Das EZB-Ziel einer Eurozonen-Inflationsrate von nahe an zwei Prozent nehmen beide Experten locker. Die Marktteilnehmer würden an das Ziel nicht mehr glauben, meinte Kocher: "Die EZB hat sich zwischen den Zeilen schon etwas davon verabschiedet." Ein neues Ziel müsse man "gut überlegen". Aus seiner Sicht würde aber "reichen zu sagen, dass knapp unter zwei Prozent nicht 1,8 oder 1,9 sein muss, sondern dass es auch 1,5 Prozent sein können". Der frühere Präsident Mario Draghi habe das "eng definiert". Badelt erinnerte daran, dass das 2-Prozent-Ziel aus einer Zeit herrühre, als man eher eine Deflation in der Eurozone befürchtete und bezeichnete es als "Irrglaube", dass die Zinsen vor allem wegen der EZB niedrig seien: "Es gibt weltweit einen Kapitalüberschuss."

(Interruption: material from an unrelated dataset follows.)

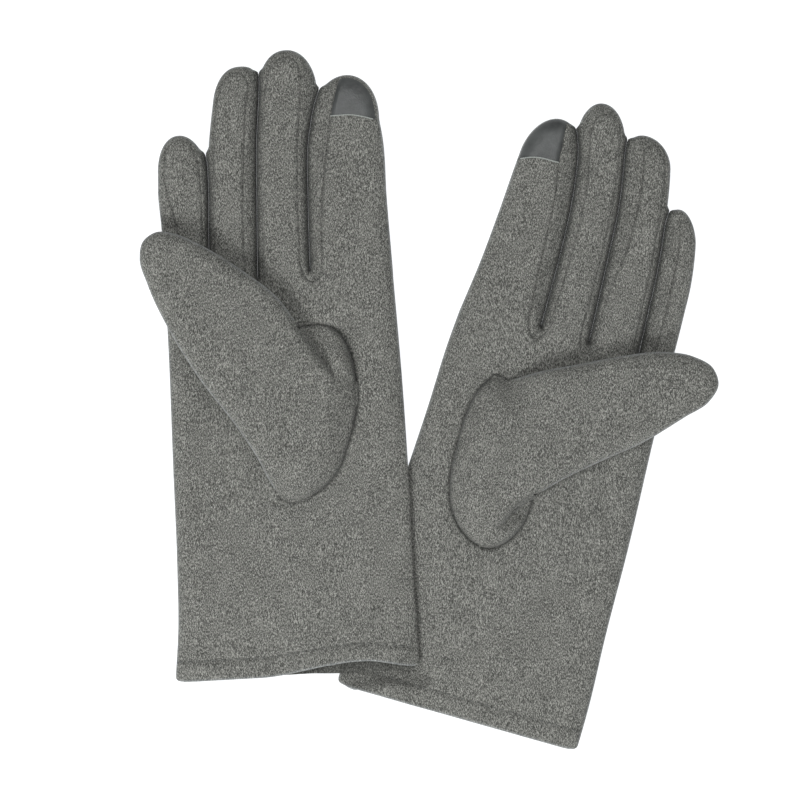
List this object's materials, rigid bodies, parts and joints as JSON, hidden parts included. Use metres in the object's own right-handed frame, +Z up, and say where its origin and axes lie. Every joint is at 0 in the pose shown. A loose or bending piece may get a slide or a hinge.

Die Institutschefs deponierten auch einen Reformwunsch-"Brief an das Christkind" an die künftige Regierung - nicht der einzige bisher an die Politik: "Briefe ans Christkind schreiben wir dauernd", so Badelt. Zu einer auch öko-orientierten Steuer-Strukturreform werde sich die Regierung "in die Mühen der Ebene begeben" müssen. Strukturreformen sollten den öffentlichen Sektor effizienter machen - die Spielräume für eine Steuerentlastung seien durch Ausgabenkürzungen zu schaffen. Der Faktor Arbeit sei durch die Abgabenpolitik "bisher nur zart entlastet worden", meinte er. Das Wifo sehe zwar mit 0,3 Prozent des BIP als Maastricht-Überschuss im Jahr 2020 mehr Spielraum als der jetzige Finanzminister, doch seien diese 1,2 bis 1,3 Mrd. Euro "zu eng" für das, "was in der Luft liegt", so der Wifo-Chef. Wie Badelt plädierte auch IHS-Chef Kocher für "eine Art der Bepreisung" klimaschädlichen Verhaltens. "Macht man es klug, hat man eventuell noch einige Verteilungswirkungen, die man ausgleichen kann. Das Wesentliche ist die Lenkungswirkung."